Exposing Big Alcohol: Myth Of German Beer Purity

3 Years of sustained illegal activities

AB InBev and the retailers had engaged in illegal activities of price arrangements over a three year period between 2006 and 2009. The idea of the agreement between the brewery Anheuser Busch InBev Germany Holding GmbH, Bremen (AB InBev) and retailers on shop prices for beer was to ensure that competitors would hike prices at the same time.

This long-term, coordinated and deliberate agreement effectively disabled the free market principle – so often invoked by Big Alcohol – that demand and supply are supposed to set the prices for their products.

Andreas Mundt, President of the Bundeskartellamt said in a press release:

In the sale of its premium beer brands the brewery concerned agreed with retailers on several occasions to raise shop prices and coordinated the details between them, in particular reference dates and the level of the respective price increase.

The retailers expected that the brewery would ensure that the price increase was simultaneously implemented by competing retailers.
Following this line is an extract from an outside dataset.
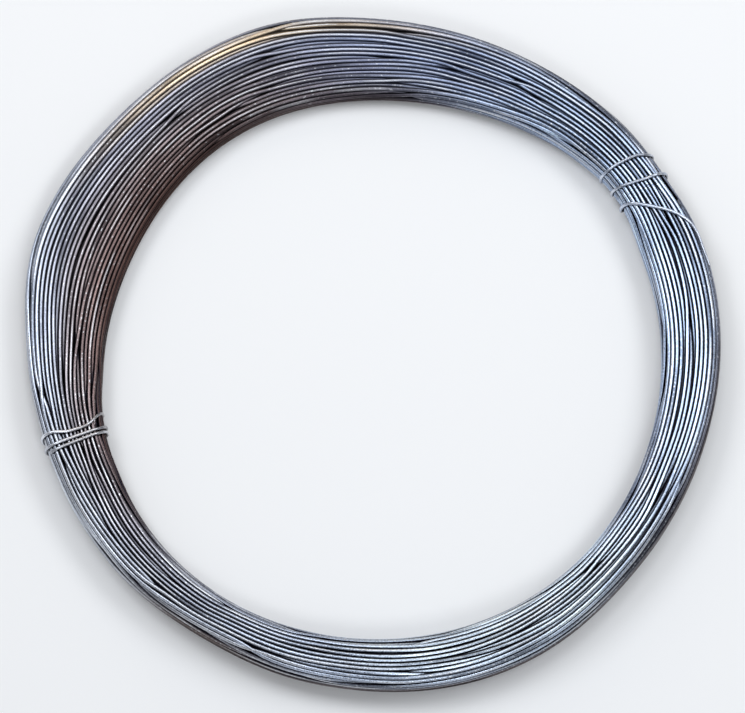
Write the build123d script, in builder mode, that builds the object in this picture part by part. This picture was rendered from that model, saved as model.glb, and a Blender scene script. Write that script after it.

The ones suffering from such systematic price maintenance practices are the end consumers.”

The Federal Cartel Office’s (Bundeskartellamt) investigation into the beer cartel started in 2010 when authorities conducted a series of dawn raids at locations across Germany. The six-year investigation was one of the Bundeskartellamt’s most time-consuming fine proceedings and is now almost completed.

No fines imposed on AB InBev

The Federal Cartel Office informs that fines were imposed on the following companies:

  • A. Kempf Getränkegroßhandel GmbH, Offenburg,
  • EDEKA Handelsgesellschaft Minden-Hannover mbH, Minden,
  • EDEKA Handelsgesellschaft Rhein-Ruhr mbH, Moers,
  • EDEKA Handelsgesellschaft Südbayern mbH, Gaimersheim,
  • EDEKA Handelsgesellschaft Südwest mbH, Offenburg,
  • EDEKA Nordbayern-Sachsen-Thüringen GmbH, Rottendorf,
  • METRO AG, Düsseldorf, and
  • NETTO Marken-Discount AG & Co. KG, Maxhütte.
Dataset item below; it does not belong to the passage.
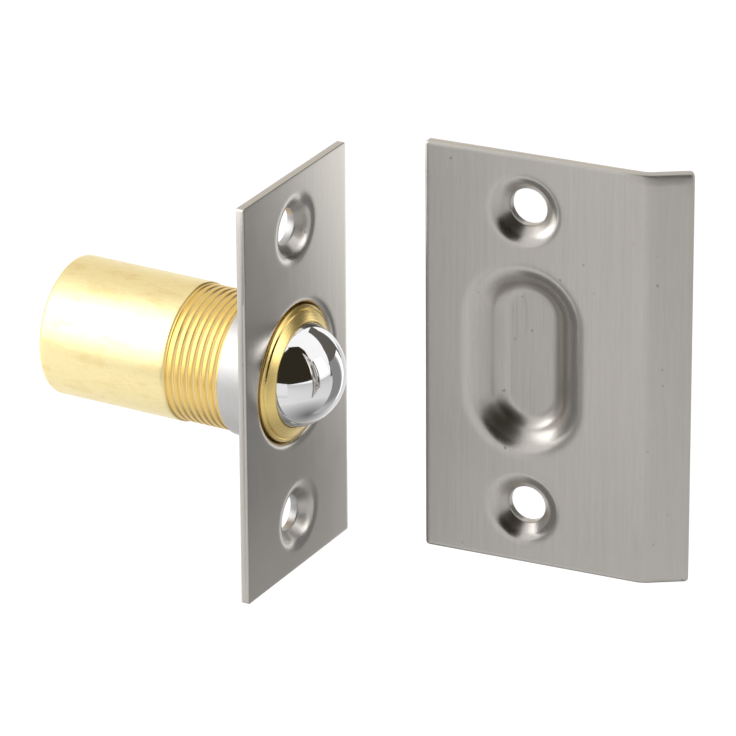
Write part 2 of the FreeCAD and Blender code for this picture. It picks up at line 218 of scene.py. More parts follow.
class Shader(Nodes):
    """A material's nodes, with its surface shader."""

    def __init__(self, name: str) -> None:
        """Makes the material."""
        self.material = bpy.data.materials.new(name)
        self.material.use_nodes = True
        super().__init__(self.material.node_tree)
        self.surface = self.node("ShaderNodeBsdfPrincipled", {}, {})
        self.node("ShaderNodeOutputMaterial", {}, {"Surface": self.surface.outputs[0]})

    def place(self) -> tuple[Socket, Value, Value, Value]:
        """The point on the surface, in millimetres.

        Returns:
            The point as a vector socket, and its x, y and z.
        """
        coords = self.node("ShaderNodeTexCoord", {}, {})
        point = self.scaled(coords.outputs["Object"], 1 / MM)
        parts = self.node("ShaderNodeSeparateXYZ", {}, {0: point})
        return (point, *(Value(self, socket) for socket in parts.outputs))

    def scaled(self, vector: Colour, amount: Number) -> Socket:
        """A vector or a colour times an amount; a colour may go beyond white."""
        inputs = {0: vector, "Scale": amount}
        return self.node("ShaderNodeVectorMath", {"operation": "SCALE"}, inputs).outputs[0]

    def noise(self, point: Socket, scale: float, detail: float) -> Value:
        """Soft random pattern about 0.5.

        Args:
            point: Where on the surface.
            scale: Blobs per millimetre.
            detail: Finer layers.

        Returns:
            The pattern's height.
        """
        return self.value("ShaderNodeTexNoise", {}, {"Vector": point, "Scale": scale, "Detail": detail})

    def streaks(self, point: Socket, lines: Point3, detail: float) -> Value:
        """Random pattern that runs along an axis.

        Args:
            point: Where on the surface.
            lines: Blobs per millimetre along x, y and z; the pattern runs along the smallest.
            detail: Finer layers.

        Returns:
            The pattern's height.
        """
        stretched = self.node("ShaderNodeVectorMath", {"operation": "MULTIPLY"}, {0: point, 1: lines})
        return self.noise(stretched.outputs[0], 1.0, detail)

    def mix(self, amount: Value, low: Colour, high: Colour) -> Socket:
        """Blend of two colours by an amount; either colour may be a socket."""
        return self.node("ShaderNodeMix", {"data_type": "RGBA"}, {0: amount, 6: low, 7: high}).outputs[2]

    def feed(self, name: str, given: Union[Value, Colour, float]) -> None:
        """Sets or links one socket of the surface shader."""
        self.give(self.surface.inputs[name], given)

    def metal(self, colour: Colour, roughness: Value, height: Value, depth: float) -> Material:
        """Makes the surface bare metal.

        Args:
            colour: The metal's colour.
            roughness: Its roughness.
            height: Relief of its surface, about 0 to 1.
            depth: What a height of 1 stands for, in millimetres.

        Returns:
            The material.
        """
        self.feed("Base Color", colour)
        self.feed("Metallic", 1.0)
        self.feed("Roughness", roughness)
        inputs = {"Height": height, "Distance": depth * MM, "Strength": 1.0}
        self.feed("Normal", self.node("ShaderNodeBump", {}, inputs).outputs[0])
        return self.material

    def paper(self, grey: float, roughness: float, gloss: float, glow: Colour) -> Material:
        """Makes the surface dull paper that also glows by itself.

        Args:
            grey: How light the paper is.
            roughness: Its roughness.
            gloss: Its specular level.
            glow: Colour that it gives off.

        Returns:
            The material.
        """
        self.feed("Base Color", (grey, grey, grey, 1.0))
        self.feed("Roughness", roughness)
        self.feed("Specular IOR Level", gloss)
        self.feed("Emission Color", glow)
        self.feed("Emission Strength", 1.0)
        return self.material


def rgba(colour: Point3, factor: float = 1.0) -> tuple[float, float, float, float]:
    """Linear colour with alpha, made lighter or darker by a factor."""
    return (*(part * factor for part in colour), 1.0)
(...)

No fines were imposed on AB InBev and the retailer REWE Zentral, due to their “early and extensive cooperation” with the Bundeskartellamt in its investigations.

Illegal price arrangements seem to be common business method for Big Alcohol

Already in 2014, we analysed a case of illegal price arrangements among some of the biggest beer manufacturers in Germany. The Bundeskartellamt had imposed fines on beer brewers totalling more than €106 Million after it was able to prove the existence of price-fixing agreements between breweries, including AB InBev.

At the time, high-ranking top managers of the biggest beer producers were found guilty of price-fixing.

The intention of the price-fixing schemes was to increase the price of beer to the advantage of the biggest producers and to the disadvantage of the retailers, smaller brewers and consumers. One of the four main commercial priorities of AB InBev is the so-called “premiumization” – the move towards more expansive “premium” products, with which the company is targeting millennials. Beer companies, in fact, created the biggest cartel in German history, with a “who is who” (as one news article wrote) of Big Alcohol involved. Together they control about 50% of the German beer market.

Scandal exposes AB InBev hypocrisy, again

AB InBev has committed itself to invest over the next ten years $1 billion across their markets for dedicated social marketing campaigns to “influence social norms and individual behavior”. In 2015 alone “normalized profit attributable to equity holders was $8.5 billion”, according to AB InBev’s letter to shareholders.

What seems like a big investment on first glance, becomes a marketing move on second examination – especially in the light of such illegal activities that AB InBev repeatedly seems to engage in.

This scandal shows the hypocrisy of Big Alcohol: While AB InBev is boasting of “empowering consumers through choice” their unethical and repeatedly illegal business methods are exploiting and fooling the consumer.

The conclusion is clear: just a short time into the “Smart Drinking Goals” the carefully crafted image is falling apart and the move is exposed as another charade that doesn’t stand the test of time – not even measured against the alcohol industry’s own words, let alone against evidence-based public health and social development standards.